The government may have given up collecting Business Income Tax from small rural businesses but rural shopkeepers in the Dzongkhags were surprised to find local Bhutan Chamber of Commerce and Industry (BCCI) officials coming to collect the annual membership fees.
Similarly in Thimphu when businessmen and women went to renew their licenses at the Regional Trade Office they saw a BCCI official sitting next to the official asking for the annual membership fee.
Though the amounts were not big this lead to some consternation with a few people even questioning why BCCI was collecting such a fee. A perception also gained that such a fee was compulsory and there was more resentment.
However, the BCCI President Ugen Tsechup Dorji clarified that it was not legally compulsory to pay the membership fee.
He, however, made the qualified that if members did not even pay this nominal fee then BCCI would have to close down.
Secretary General of BCCI Phub Tshering said that the collection last year was Nu 7.5 mn and it was used to pay the salaries of around 38 permanent staff in BCCI and also fund various other activities like seminars and other activities.
He said from this fund BCCI also had to pay on a part time basis some 40 officials in 20 Dzongkhags doing BCCI work.
He said the actual current expenditure of BCCI last year was around 11.5 mn and so BCCI had to come up with its own revenue making activities like hosting trade fairs and giving out its office hall for meetings.
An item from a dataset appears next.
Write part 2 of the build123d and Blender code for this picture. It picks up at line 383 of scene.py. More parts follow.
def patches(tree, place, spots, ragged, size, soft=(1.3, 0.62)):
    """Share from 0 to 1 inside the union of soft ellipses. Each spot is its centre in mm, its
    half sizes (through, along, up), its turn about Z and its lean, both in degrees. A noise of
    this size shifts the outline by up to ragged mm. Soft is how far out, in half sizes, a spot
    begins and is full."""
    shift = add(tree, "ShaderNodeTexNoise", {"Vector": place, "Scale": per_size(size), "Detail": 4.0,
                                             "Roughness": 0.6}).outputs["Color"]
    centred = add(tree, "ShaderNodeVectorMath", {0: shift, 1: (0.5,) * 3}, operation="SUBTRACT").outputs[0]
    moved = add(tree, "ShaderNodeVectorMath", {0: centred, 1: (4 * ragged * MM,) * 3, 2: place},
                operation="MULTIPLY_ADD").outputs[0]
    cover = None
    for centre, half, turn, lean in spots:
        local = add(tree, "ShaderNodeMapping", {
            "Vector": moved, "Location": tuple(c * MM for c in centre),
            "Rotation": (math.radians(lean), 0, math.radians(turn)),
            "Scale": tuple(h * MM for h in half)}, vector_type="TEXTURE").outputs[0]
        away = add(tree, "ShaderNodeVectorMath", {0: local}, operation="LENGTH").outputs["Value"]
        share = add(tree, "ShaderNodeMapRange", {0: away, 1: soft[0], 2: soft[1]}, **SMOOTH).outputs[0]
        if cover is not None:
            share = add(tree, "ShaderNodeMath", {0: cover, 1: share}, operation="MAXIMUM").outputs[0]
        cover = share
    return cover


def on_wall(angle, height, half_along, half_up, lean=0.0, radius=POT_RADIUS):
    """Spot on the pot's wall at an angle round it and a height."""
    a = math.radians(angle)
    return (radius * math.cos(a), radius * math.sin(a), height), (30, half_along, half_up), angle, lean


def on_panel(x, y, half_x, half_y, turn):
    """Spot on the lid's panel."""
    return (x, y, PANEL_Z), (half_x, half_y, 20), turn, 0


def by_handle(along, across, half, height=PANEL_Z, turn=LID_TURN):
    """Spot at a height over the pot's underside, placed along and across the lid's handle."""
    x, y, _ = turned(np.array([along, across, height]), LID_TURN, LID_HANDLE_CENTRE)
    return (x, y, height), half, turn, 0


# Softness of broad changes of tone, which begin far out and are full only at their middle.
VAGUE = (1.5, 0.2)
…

Phub Tshering said that the majority of the Nu 7.5 mn collected last year had been from a few big business houses as the rate was up to Nu 45,000 per license for big companies. He said the President himself who heads multiple companies pays a hefty amount each year.
In contrast the going rate for small businesses are in progressive slabs of Nu 100, Nu 300, Nu 500 and Nu 1,500.
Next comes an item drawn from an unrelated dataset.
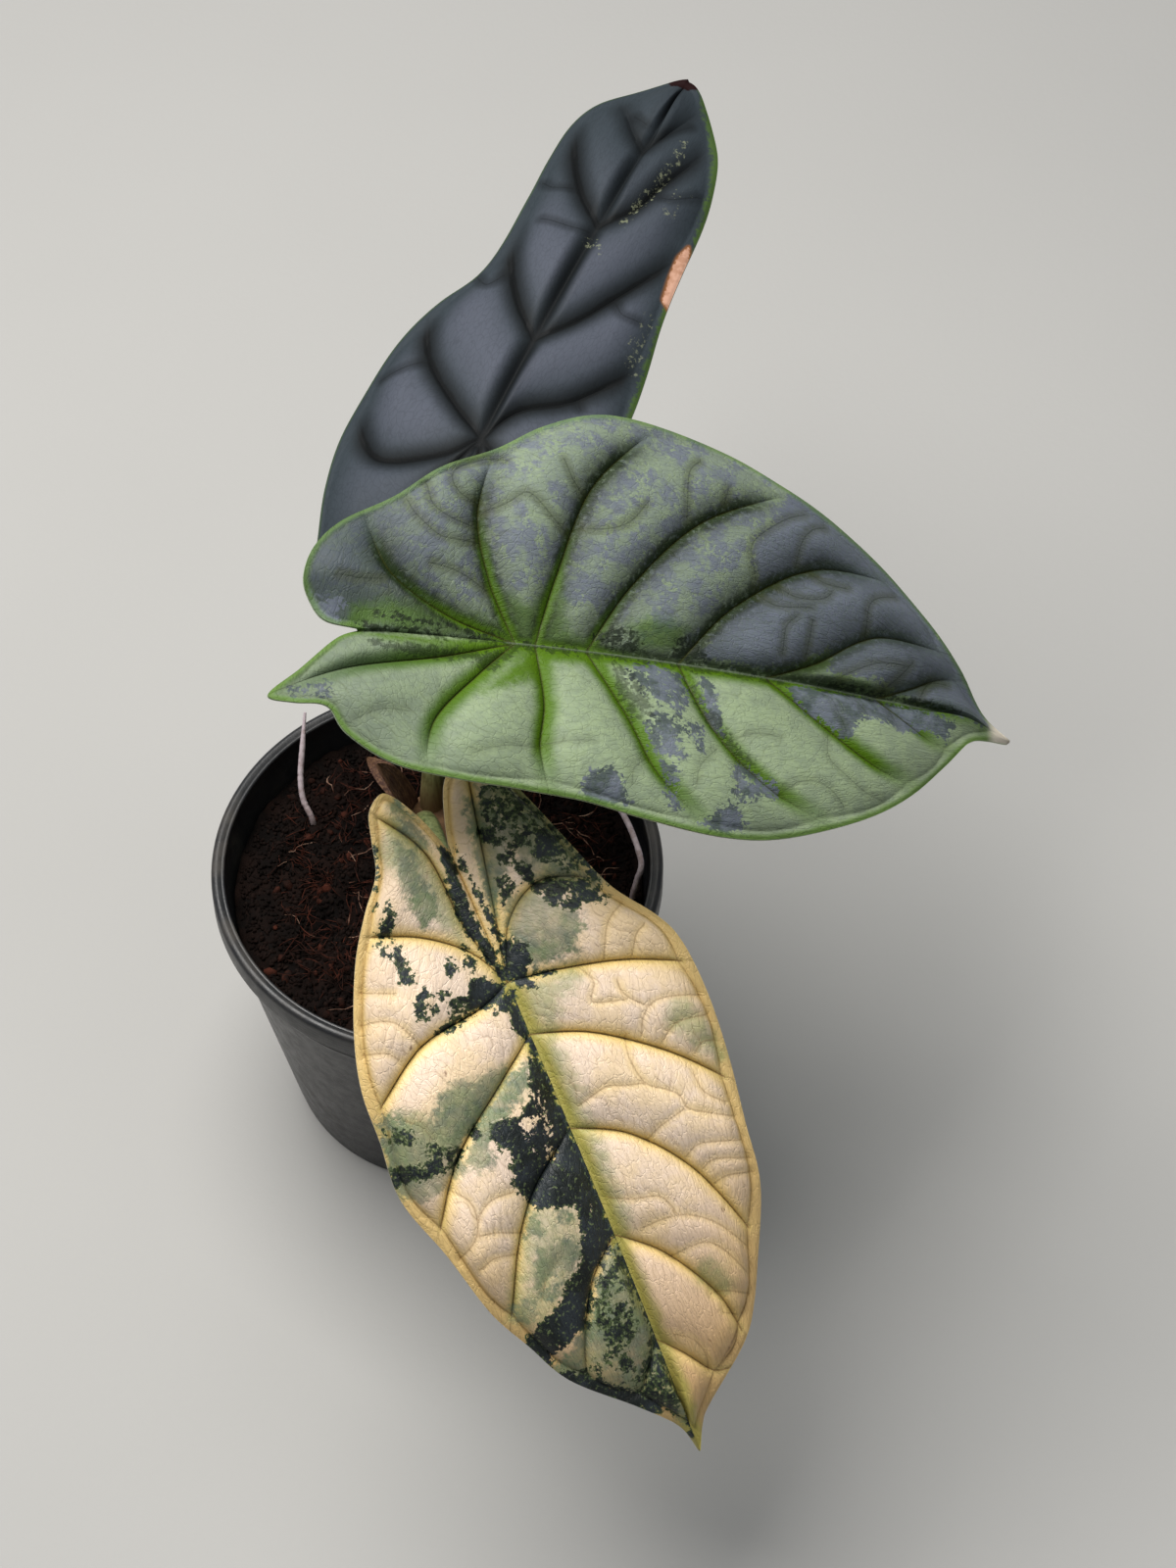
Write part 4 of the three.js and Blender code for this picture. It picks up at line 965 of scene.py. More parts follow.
def front_leaf_material(look):
    w = new_material("leaf_front")
    paint = LeafPaint(w)
    paint.base = w.mix(paint.by("puff", 0.0, 0.55), look.flush, look.cell)
    paint.lay(look.flush, paint.cloud(70), 0.35)
    # Warmer, darker cream towards the tip: partly the leaf's own tint, partly painted shade on the tip.
    paint.lay(look.tip_peach_and_shade, paint.by("hub_gap", 50.0, 118.0), 0.95)
    paint.lay(look.flush, paint.flush("vein_gap", 3.6, 1.2), 0.6)
    paint.lay(look.flush, paint.flush("veinlet_gap", 1.8, 0.6), 0.35)
    paint.lay(look.edge, paint.skin["Streak"], 0.14)
    paint.lay(look.edge, paint.by("edge_gap", 0.5, 15.0, 0.4, 0.0))
    paint.lay(look.edge, paint.outside(0.35))
    paint.lay(look.green, paint.mask("green", 1.4, 0.3, 2.6, 4.0), 0.62)
    paint.lay(look.olive, paint.flush("midrib_gap", 4.2, 1.0, 2.0), 0.8)
    paint.lay(look.olive, paint.flush("vein_gap", 1.4, 0.5, 5.0), 0.22)
    for mask in (paint.rungs(0.3), paint.veinlets(0.4, 0.45), paint.ring(0.4, 0.45)):
        paint.lay(look.line, mask)
    paint.lay(look.line, paint.line("vein_gap", 0.36, 0.75))
    thin = w.mix(w.times(paint.cloud(190, 0.4, 0.6), 0.45), look.grey, look.green)
    veil = w.times(paint.cloud(420, 0.35, 0.6, 3.0), 0.2)
    veil = w.maths("MULTIPLY_ADD", paint.cloud(60, 0.4, 0.58, 4.0), 0.3, veil)
    paint.lay(thin, paint.mask("grey", 1.5, 0.5, 1.1, 1.0), w.maths("ADD", veil, 0.5))
    blotch = paint.patch("dark", 1.1, 0.5, 0.15, 2.0)
    deep = w.mix(w.times(paint.cloud(90, 0.42, 0.6, 6.0), 0.75), look.dark, look.slate)
    deep = w.mix(blotch["Core"], look.fringe, deep)
    deep = w.mix(w.times(paint.cloud(900, 0.57, 0.66, 8.0), 0.55), deep, look.green)
    deep = w.mix(paint.line("vein_gap", 0.4, 0.5), deep, look.dark)
    paint.lay(deep, w.without(blotch["Mask"], paint.mask("pale", 0.9, 0.7, 0.15, 3.0)))
    paint.lay(look.spot, paint.mask("brown", 0.1, 0.1, 0.3, 9.0), 0.7)
    return paint.finish(look.underside, 0.46, 0.4, 0.3)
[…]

Phub said that government assistance was only by way of trainings and projects and in fact a lot of research work had been funded by big business houses at their own cost.
One grouse of some people in paying is the perception built up over a period of time that BCCI represents big houses and mainly lobbies for their interests without giving them any benefit.
The BCCI President here said this was not true as in fact in his so far two years time as President not even a single big business house had come to BCCI asking for help. He said that big business houses already know their way and have access and so get their work done without having to refer to BCCI.
He also said that under him BCCI was engaged more than ever with small businesses and even the agricultural sector.
Phub Tshering pointed out examples of how small businesses benefitted from BCCI. He said that the BIT Tax relief was given to business in rural areas based on an earlier BCCI report that recommended tax relief. He said that earlier Micro licenses had to renew their licenses with the government ever year paying Nu 500 which was stopped on the intervention of BCCI. It is now only renewed once in three years.
Ugen Tsechup said that the membership rates were not imposed unilaterally but finalized in the Annual General Meeting of the BCCI where there were two representatives from each Dzongkhag.
He said that in his various Dzongkhag tours he had asked local businesses if BCCI should be closed and they had all said that it should not. The BCCI President said that in his tours he had noted the several problems of small businesses in the Dzongkhags and handed it over to the government which ensured that they got resolved.
One additional concern from small businessmen is on whether the money being collected from them is the right amount and if it ever makes its way to the BCCI coffers in Thimphu and is used well.
Phub Tshering said the use of the money was audited every year by the Royal Audit Authority and there were strict internal controls to ensure that the money collected in the Dzongkhags gets deposited into the BCCI account.
According to BCCI officials prior to 2006 the Trade Department under the Ministry of Economic Affairs collected the amount by compulsorily deducting it from the license renewal fee of businesses and then handing the money over to BCCI.
However, there were accounting problems and issues in such a collection mode. The then Minister for Trade and Industry Lyonpo Khandu Wangchuk said it should not be made compulsory and asked BCCI to do it themselves.
BCCI officials said that they had just sought the cooperation of the Ministry of Economic Affairs whereby a BCCI official is allowed to sit with a trade official and then request for the membership fee. This cooperation was granted with the idea that the membership fee is not compulsory.
The BCCI President pointed out that even if the fee is not compulsory people should pay as BCCI is doing real work to benefit the entire business community. He said it would also not be fair for those not paying to avail the same policy and other service benefits as those who are paying.